[Object modeling scripts]

## BEGIN

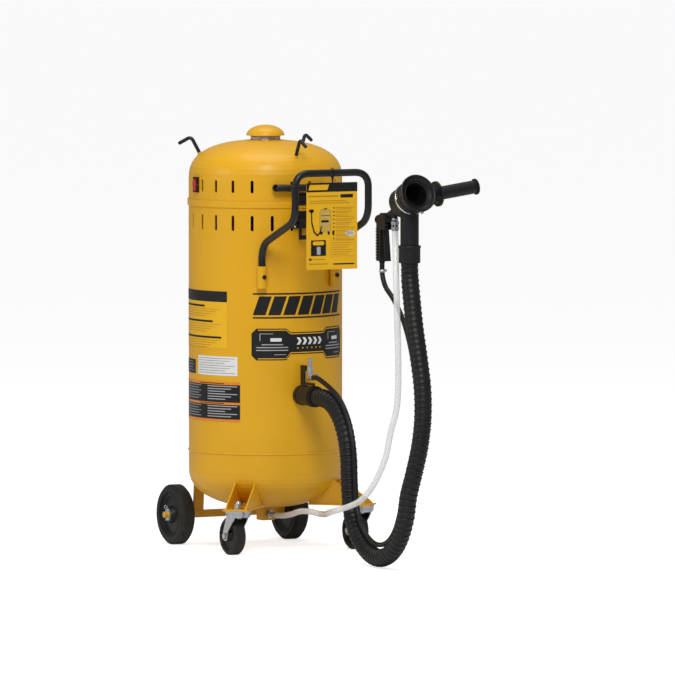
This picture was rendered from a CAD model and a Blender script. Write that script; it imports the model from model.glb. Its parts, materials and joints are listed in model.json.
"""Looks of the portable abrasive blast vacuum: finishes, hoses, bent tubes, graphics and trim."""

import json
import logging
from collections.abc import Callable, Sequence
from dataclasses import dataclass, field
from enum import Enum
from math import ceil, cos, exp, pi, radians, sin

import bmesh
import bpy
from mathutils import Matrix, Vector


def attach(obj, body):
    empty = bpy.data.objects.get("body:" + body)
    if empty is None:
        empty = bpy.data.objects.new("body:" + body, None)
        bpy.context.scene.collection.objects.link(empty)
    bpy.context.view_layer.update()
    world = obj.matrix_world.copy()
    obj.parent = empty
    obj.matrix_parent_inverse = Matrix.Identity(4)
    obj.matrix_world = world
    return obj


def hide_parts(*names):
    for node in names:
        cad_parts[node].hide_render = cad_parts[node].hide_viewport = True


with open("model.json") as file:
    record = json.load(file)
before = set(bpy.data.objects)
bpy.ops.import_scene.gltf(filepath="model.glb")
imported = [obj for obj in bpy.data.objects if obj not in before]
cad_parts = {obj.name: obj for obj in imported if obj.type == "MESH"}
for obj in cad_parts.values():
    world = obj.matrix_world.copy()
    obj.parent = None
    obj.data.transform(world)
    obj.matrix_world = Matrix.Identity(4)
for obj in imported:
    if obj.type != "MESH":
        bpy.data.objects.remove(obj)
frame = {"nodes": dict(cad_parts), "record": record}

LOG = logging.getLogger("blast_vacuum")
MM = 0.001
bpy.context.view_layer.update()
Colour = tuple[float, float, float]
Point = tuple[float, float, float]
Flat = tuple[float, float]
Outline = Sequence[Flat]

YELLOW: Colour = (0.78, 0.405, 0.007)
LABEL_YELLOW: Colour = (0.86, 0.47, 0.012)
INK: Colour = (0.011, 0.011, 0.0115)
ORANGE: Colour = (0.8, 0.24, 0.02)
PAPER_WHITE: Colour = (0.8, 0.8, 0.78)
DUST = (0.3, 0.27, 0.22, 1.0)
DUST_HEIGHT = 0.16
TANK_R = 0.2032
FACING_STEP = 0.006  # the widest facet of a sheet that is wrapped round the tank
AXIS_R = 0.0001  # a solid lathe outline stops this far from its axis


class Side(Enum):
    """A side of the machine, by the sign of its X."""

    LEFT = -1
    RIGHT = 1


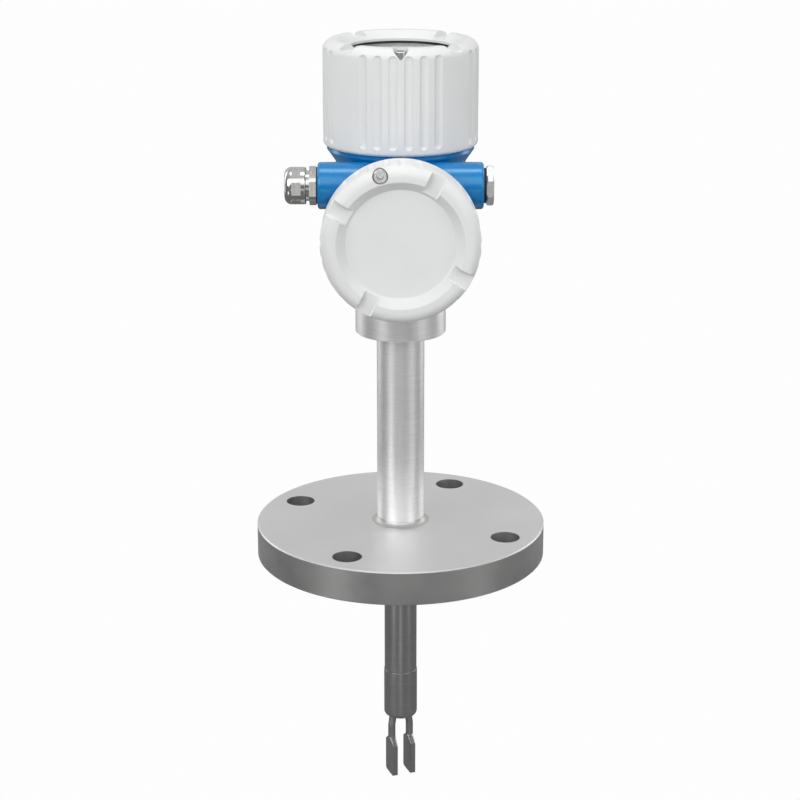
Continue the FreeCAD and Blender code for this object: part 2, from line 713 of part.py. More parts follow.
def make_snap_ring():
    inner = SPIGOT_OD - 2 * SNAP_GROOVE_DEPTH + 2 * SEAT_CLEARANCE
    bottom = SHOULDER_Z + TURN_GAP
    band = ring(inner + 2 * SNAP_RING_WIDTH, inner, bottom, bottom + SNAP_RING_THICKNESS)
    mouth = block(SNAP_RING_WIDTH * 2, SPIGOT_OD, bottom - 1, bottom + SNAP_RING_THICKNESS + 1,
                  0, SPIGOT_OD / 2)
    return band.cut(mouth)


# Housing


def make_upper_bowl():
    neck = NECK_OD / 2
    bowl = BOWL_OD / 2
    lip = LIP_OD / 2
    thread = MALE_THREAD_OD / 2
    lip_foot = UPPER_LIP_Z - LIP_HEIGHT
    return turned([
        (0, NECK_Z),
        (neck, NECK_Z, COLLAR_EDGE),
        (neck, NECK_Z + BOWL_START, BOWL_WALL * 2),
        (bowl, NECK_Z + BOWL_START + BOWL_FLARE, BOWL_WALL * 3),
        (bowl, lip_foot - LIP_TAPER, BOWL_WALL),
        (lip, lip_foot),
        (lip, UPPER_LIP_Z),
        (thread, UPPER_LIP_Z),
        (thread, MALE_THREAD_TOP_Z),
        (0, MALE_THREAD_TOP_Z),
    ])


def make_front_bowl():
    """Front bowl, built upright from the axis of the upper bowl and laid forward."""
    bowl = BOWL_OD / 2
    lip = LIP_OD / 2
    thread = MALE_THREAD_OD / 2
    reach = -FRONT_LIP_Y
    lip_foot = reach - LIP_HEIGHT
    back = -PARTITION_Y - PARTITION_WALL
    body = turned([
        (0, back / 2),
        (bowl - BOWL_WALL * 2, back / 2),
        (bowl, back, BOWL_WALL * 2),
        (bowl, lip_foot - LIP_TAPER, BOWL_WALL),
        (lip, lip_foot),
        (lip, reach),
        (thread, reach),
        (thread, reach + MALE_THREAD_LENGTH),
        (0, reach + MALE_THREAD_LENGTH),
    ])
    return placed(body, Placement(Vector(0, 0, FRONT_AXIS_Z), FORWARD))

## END

* Exercise details
Reproduce the data, keeping every line exactly the same.

* Result below
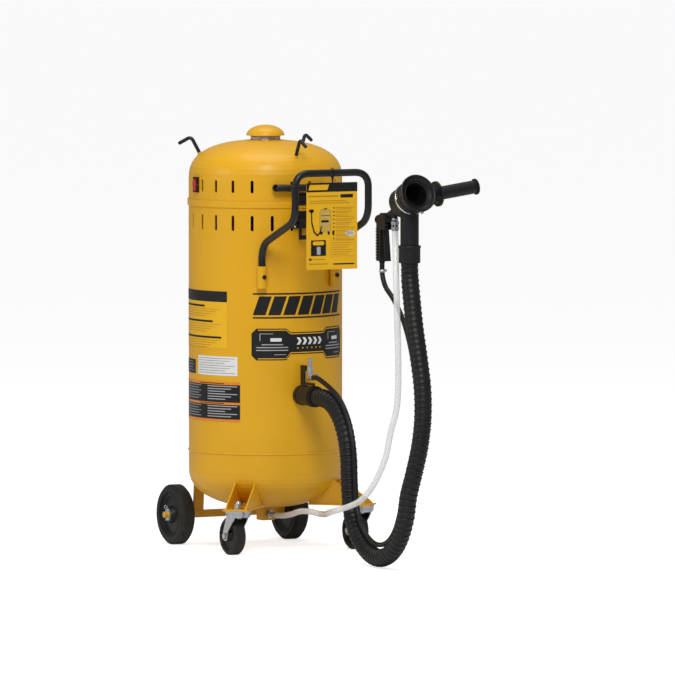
This picture was rendered from a CAD model and a Blender script. Write that script; it imports the model from model.glb. Its parts, materials and joints are listed in model.json.
"""Looks of the portable abrasive blast vacuum: finishes, hoses, bent tubes, graphics and trim."""

import json
import logging
from collections.abc import Callable, Sequence
from dataclasses import dataclass, field
from enum import Enum
from math import ceil, cos, exp, pi, radians, sin

import bmesh
import bpy
from mathutils import Matrix, Vector


def attach(obj, body):
    empty = bpy.data.objects.get("body:" + body)
    if empty is None:
        empty = bpy.data.objects.new("body:" + body, None)
        bpy.context.scene.collection.objects.link(empty)
    bpy.context.view_layer.update()
    world = obj.matrix_world.copy()
    obj.parent = empty
    obj.matrix_parent_inverse = Matrix.Identity(4)
    obj.matrix_world = world
    return obj


def hide_parts(*names):
    for node in names:
        cad_parts[node].hide_render = cad_parts[node].hide_viewport = True


with open("model.json") as file:
    record = json.load(file)
before = set(bpy.data.objects)
bpy.ops.import_scene.gltf(filepath="model.glb")
imported = [obj for obj in bpy.data.objects if obj not in before]
cad_parts = {obj.name: obj for obj in imported if obj.type == "MESH"}
for obj in cad_parts.values():
    world = obj.matrix_world.copy()
    obj.parent = None
    obj.data.transform(world)
    obj.matrix_world = Matrix.Identity(4)
for obj in imported:
    if obj.type != "MESH":
        bpy.data.objects.remove(obj)
frame = {"nodes": dict(cad_parts), "record": record}

LOG = logging.getLogger("blast_vacuum")
MM = 0.001
bpy.context.view_layer.update()
Colour = tuple[float, float, float]
Point = tuple[float, float, float]
Flat = tuple[float, float]
Outline = Sequence[Flat]

YELLOW: Colour = (0.78, 0.405, 0.007)
LABEL_YELLOW: Colour = (0.86, 0.47, 0.012)
INK: Colour = (0.011, 0.011, 0.0115)
ORANGE: Colour = (0.8, 0.24, 0.02)
PAPER_WHITE: Colour = (0.8, 0.8, 0.78)
DUST = (0.3, 0.27, 0.22, 1.0)
DUST_HEIGHT = 0.16
TANK_R = 0.2032
FACING_STEP = 0.006  # the widest facet of a sheet that is wrapped round the tank
AXIS_R = 0.0001  # a solid lathe outline stops this far from its axis


class Side(Enum):
    """A side of the machine, by the sign of its X."""

    LEFT = -1
    RIGHT = 1


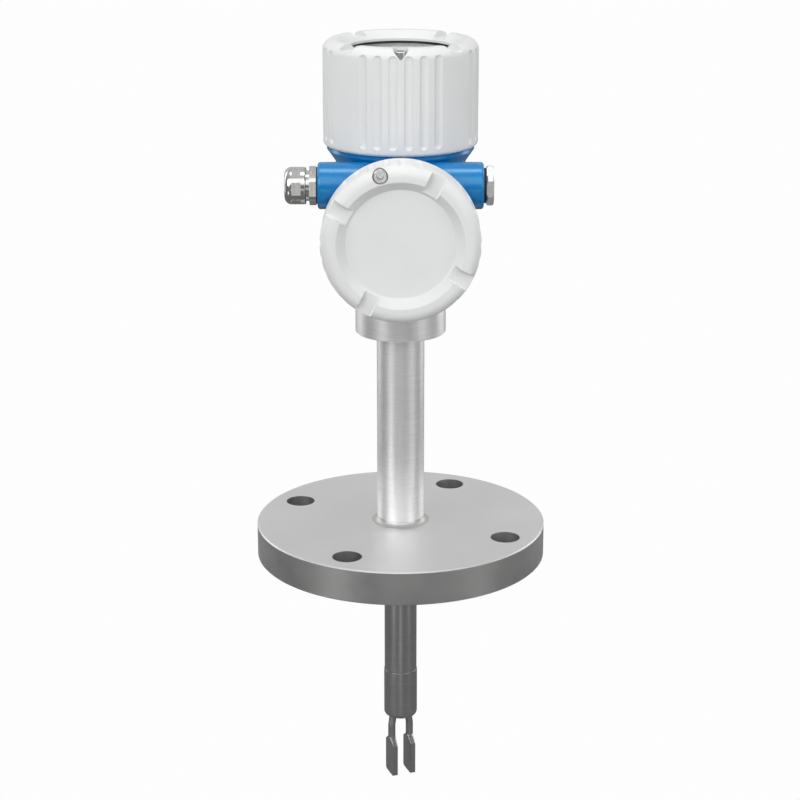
Continue the FreeCAD and Blender code for this object: part 2, from line 713 of part.py. More parts follow.
def make_snap_ring():
    inner = SPIGOT_OD - 2 * SNAP_GROOVE_DEPTH + 2 * SEAT_CLEARANCE
    bottom = SHOULDER_Z + TURN_GAP
    band = ring(inner + 2 * SNAP_RING_WIDTH, inner, bottom, bottom + SNAP_RING_THICKNESS)
    mouth = block(SNAP_RING_WIDTH * 2, SPIGOT_OD, bottom - 1, bottom + SNAP_RING_THICKNESS + 1,
                  0, SPIGOT_OD / 2)
    return band.cut(mouth)


# Housing


def make_upper_bowl():
    neck = NECK_OD / 2
    bowl = BOWL_OD / 2
    lip = LIP_OD / 2
    thread = MALE_THREAD_OD / 2
    lip_foot = UPPER_LIP_Z - LIP_HEIGHT
    return turned([
        (0, NECK_Z),
        (neck, NECK_Z, COLLAR_EDGE),
        (neck, NECK_Z + BOWL_START, BOWL_WALL * 2),
        (bowl, NECK_Z + BOWL_START + BOWL_FLARE, BOWL_WALL * 3),
        (bowl, lip_foot - LIP_TAPER, BOWL_WALL),
        (lip, lip_foot),
        (lip, UPPER_LIP_Z),
        (thread, UPPER_LIP_Z),
        (thread, MALE_THREAD_TOP_Z),
        (0, MALE_THREAD_TOP_Z),
    ])


def make_front_bowl():
    """Front bowl, built upright from the axis of the upper bowl and laid forward."""
    bowl = BOWL_OD / 2
    lip = LIP_OD / 2
    thread = MALE_THREAD_OD / 2
    reach = -FRONT_LIP_Y
    lip_foot = reach - LIP_HEIGHT
    back = -PARTITION_Y - PARTITION_WALL
    body = turned([
        (0, back / 2),
        (bowl - BOWL_WALL * 2, back / 2),
        (bowl, back, BOWL_WALL * 2),
        (bowl, lip_foot - LIP_TAPER, BOWL_WALL),
        (lip, lip_foot),
        (lip, reach),
        (thread, reach),
        (thread, reach + MALE_THREAD_LENGTH),
        (0, reach + MALE_THREAD_LENGTH),
    ])
    return placed(body, Placement(Vector(0, 0, FRONT_AXIS_Z), FORWARD))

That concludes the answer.